# Family photo of 7 NFC kittens



## Maistaff (Dec 27, 2009)

It took me a while as i was on my own but i so wanted a photo of the kittens all together for a family photo, it was hard work but worth the effort


----------



## Jenny1966 (Feb 7, 2011)

They are all sooooooooooooooooo gorgeous :001_wub:


----------



## sharonchilds (Jul 7, 2011)

Well done you :thumbup:
What a truly gorgeous photo, made me go..awwwwwww


----------



## jenny armour (Feb 28, 2010)

i sasw this picture of face book, lovely. is that right you have sold the boy you were going to keep?


----------



## hope (May 25, 2011)

such a lovely photo and lovely kittens so munchable


----------



## Maistaff (Dec 27, 2009)

jenny armour said:


> i sasw this picture of face book, lovely. is that right you have sold the boy you were going to keep?


Mum finally decided to keep the solid red boy. It was so hard to choose but after weeks of looking at them and watching them change mum made her final choice.
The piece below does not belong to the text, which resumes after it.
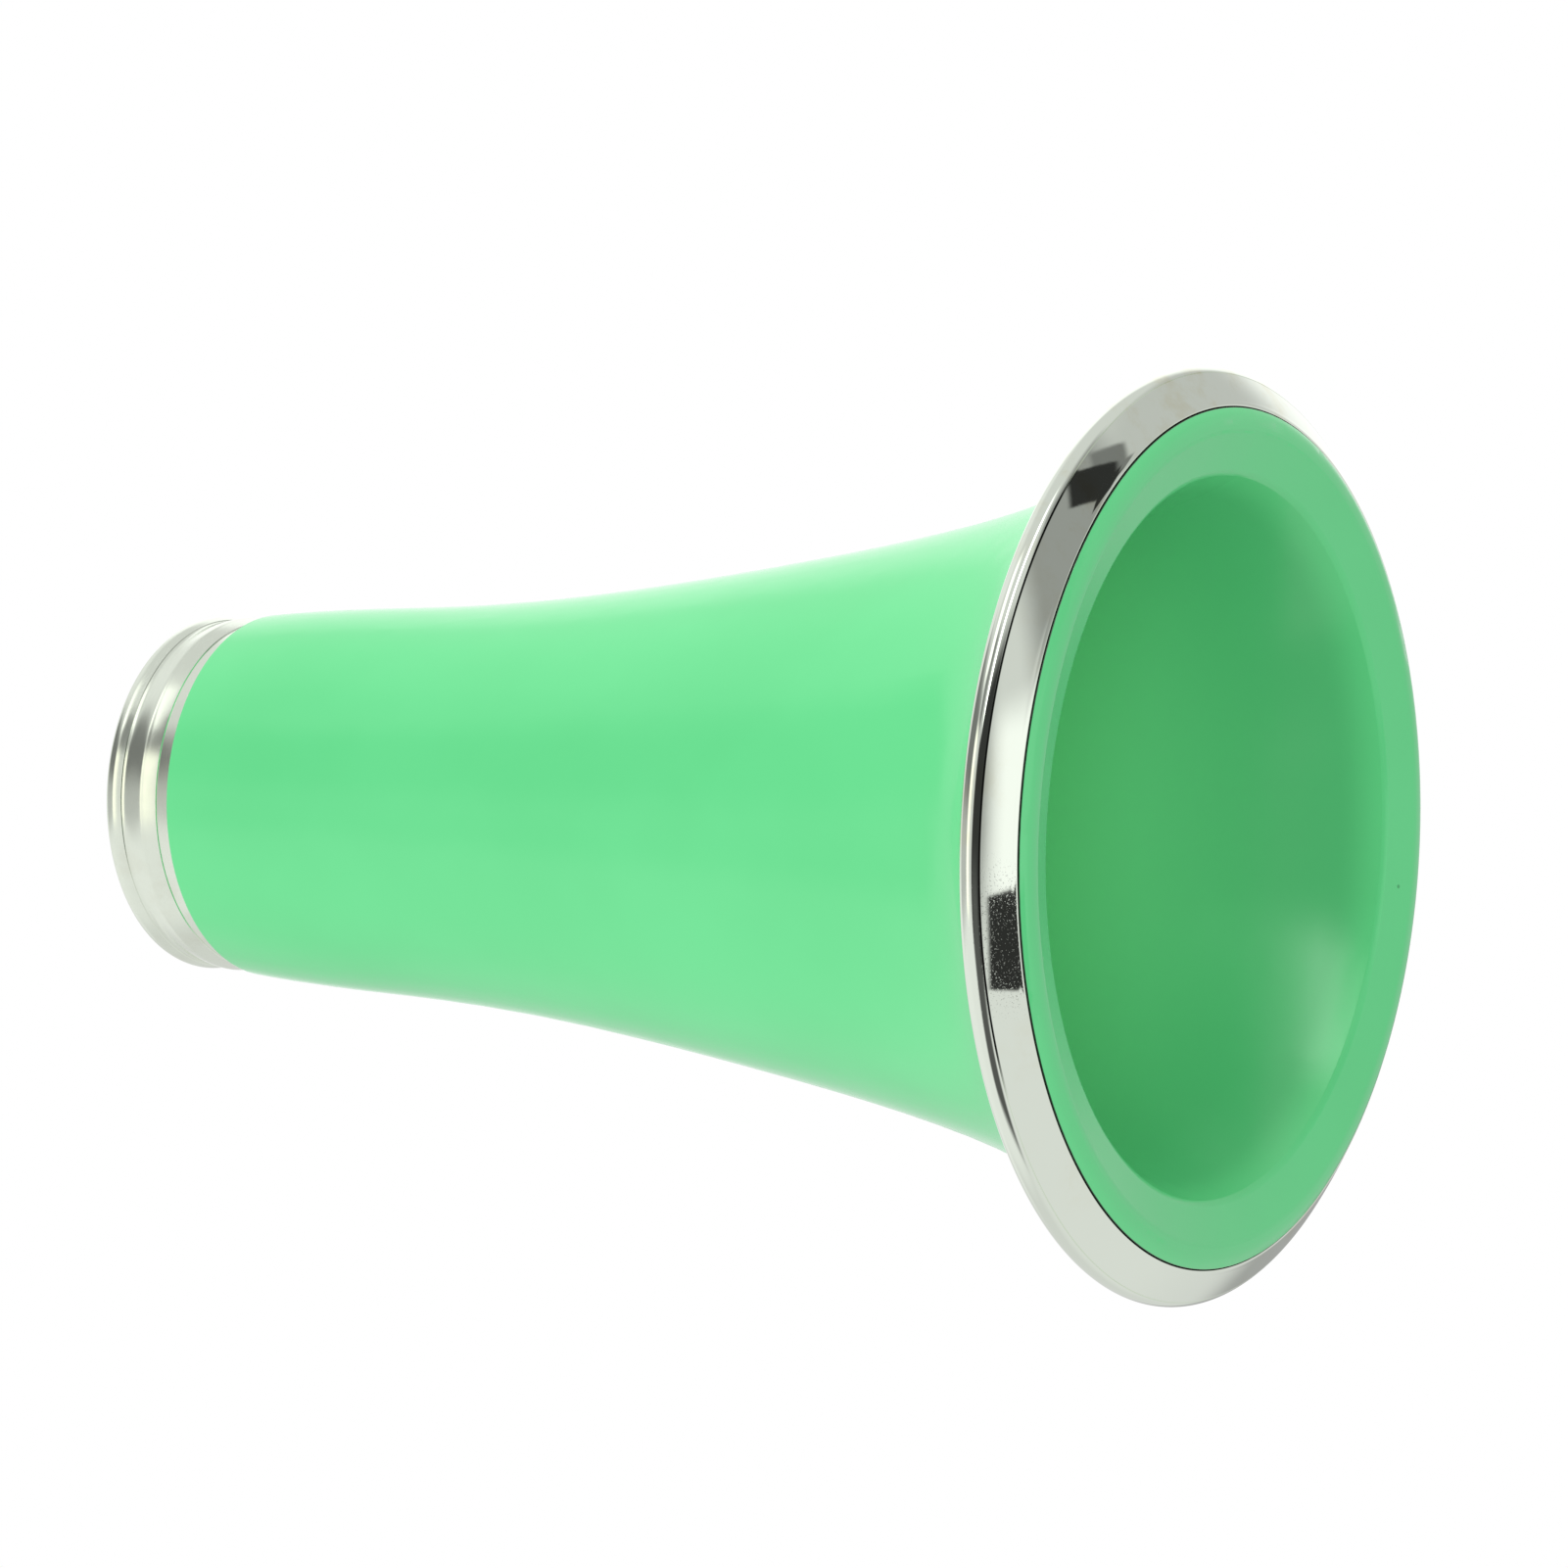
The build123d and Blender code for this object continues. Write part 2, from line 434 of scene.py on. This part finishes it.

All of the kittens with the exception of the two to the far right have been sold.


----------



## Cazzer (Feb 1, 2010)

fabulous photo of gorgeous babies


----------



## Superash (Aug 23, 2011)

. They are absolutely stunning! You must be very proud they are a credit to you. Great pic get it framed !!!!!


----------



## Iheartcats (Aug 25, 2011)

What a beautiful photo! All such fluffy bundles of love.
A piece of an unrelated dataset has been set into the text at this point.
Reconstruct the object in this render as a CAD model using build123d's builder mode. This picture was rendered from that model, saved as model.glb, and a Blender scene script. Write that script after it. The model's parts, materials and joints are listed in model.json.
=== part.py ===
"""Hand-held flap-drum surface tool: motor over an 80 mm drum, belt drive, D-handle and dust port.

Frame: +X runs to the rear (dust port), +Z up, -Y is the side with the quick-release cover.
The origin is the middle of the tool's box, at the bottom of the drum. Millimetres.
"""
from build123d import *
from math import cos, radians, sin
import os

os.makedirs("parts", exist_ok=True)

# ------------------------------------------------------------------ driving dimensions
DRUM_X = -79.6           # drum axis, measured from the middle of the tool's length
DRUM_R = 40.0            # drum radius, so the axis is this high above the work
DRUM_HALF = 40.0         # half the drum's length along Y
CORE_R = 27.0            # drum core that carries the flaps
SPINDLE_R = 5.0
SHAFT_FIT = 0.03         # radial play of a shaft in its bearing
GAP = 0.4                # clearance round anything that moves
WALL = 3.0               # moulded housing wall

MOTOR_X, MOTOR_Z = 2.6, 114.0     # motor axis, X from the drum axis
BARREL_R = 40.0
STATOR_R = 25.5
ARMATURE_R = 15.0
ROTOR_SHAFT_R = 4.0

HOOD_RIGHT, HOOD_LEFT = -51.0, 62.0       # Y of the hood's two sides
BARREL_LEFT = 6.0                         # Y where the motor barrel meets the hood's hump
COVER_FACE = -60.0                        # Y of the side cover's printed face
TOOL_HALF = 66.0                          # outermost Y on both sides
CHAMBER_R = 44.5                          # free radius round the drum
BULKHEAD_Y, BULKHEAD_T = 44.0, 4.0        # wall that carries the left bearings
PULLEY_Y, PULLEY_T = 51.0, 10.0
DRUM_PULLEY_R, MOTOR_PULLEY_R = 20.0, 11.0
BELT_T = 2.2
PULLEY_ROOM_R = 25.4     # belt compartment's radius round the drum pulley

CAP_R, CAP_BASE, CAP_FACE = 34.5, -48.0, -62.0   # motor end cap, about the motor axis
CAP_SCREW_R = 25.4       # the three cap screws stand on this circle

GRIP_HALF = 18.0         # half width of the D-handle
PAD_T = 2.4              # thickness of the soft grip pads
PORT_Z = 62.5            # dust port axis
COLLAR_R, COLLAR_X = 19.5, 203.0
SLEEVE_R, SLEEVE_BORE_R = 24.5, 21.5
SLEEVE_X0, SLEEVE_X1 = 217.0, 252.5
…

I am in awe of you though to get them all to sit still long enough to get their photo taken without one jumping off and get them all looking in the same directon. Amazing!!!


----------



## happysaz133 (Jun 5, 2008)

I want them all!!! So so beautiful.


----------



## MCWillow (Aug 26, 2011)

They are gorgeous - I would have had the one 2nd from the right - absolutely gorgeous - I cant believe that one hasnt been sold yet 

Edited to say just shown my OH and he would have had the last 2 on the right - they are so beautiful x


----------



## lymorelynn (Oct 4, 2008)

Absolutely beautiful - all of them :001_wub: I rather like the red and white - 3rd on the left and the tortie and white next to him :thumbup:


----------



## ukdave (May 26, 2011)

They're so beautiful XXXX ((((hugs)))) How did you get them all to look at the camera?


----------



## ukdave (May 26, 2011)

here are my cats posing


----------



## colliemerles (Nov 2, 2007)

_they are really beautiful, makes me all kitten broody lol.,_


----------



## Cats cats cats (Feb 4, 2011)

Wow gorgeous :001_wub::001_wub:

I'm getting two NFCs on 12th november ! :thumbup::thumbup:


----------



## Misi (Jul 13, 2009)

Absolutely beautiful and just amazing you managed to get them to all pose like that! Well done


----------



## jenny armour (Feb 28, 2010)

valeriewhiteside said:


> Wow gorgeous :001_wub::001_wub:
> 
> I'm getting two NFCs on 12th november ! :thumbup::thumbup:


and i am getting two nfcs in december - snap


----------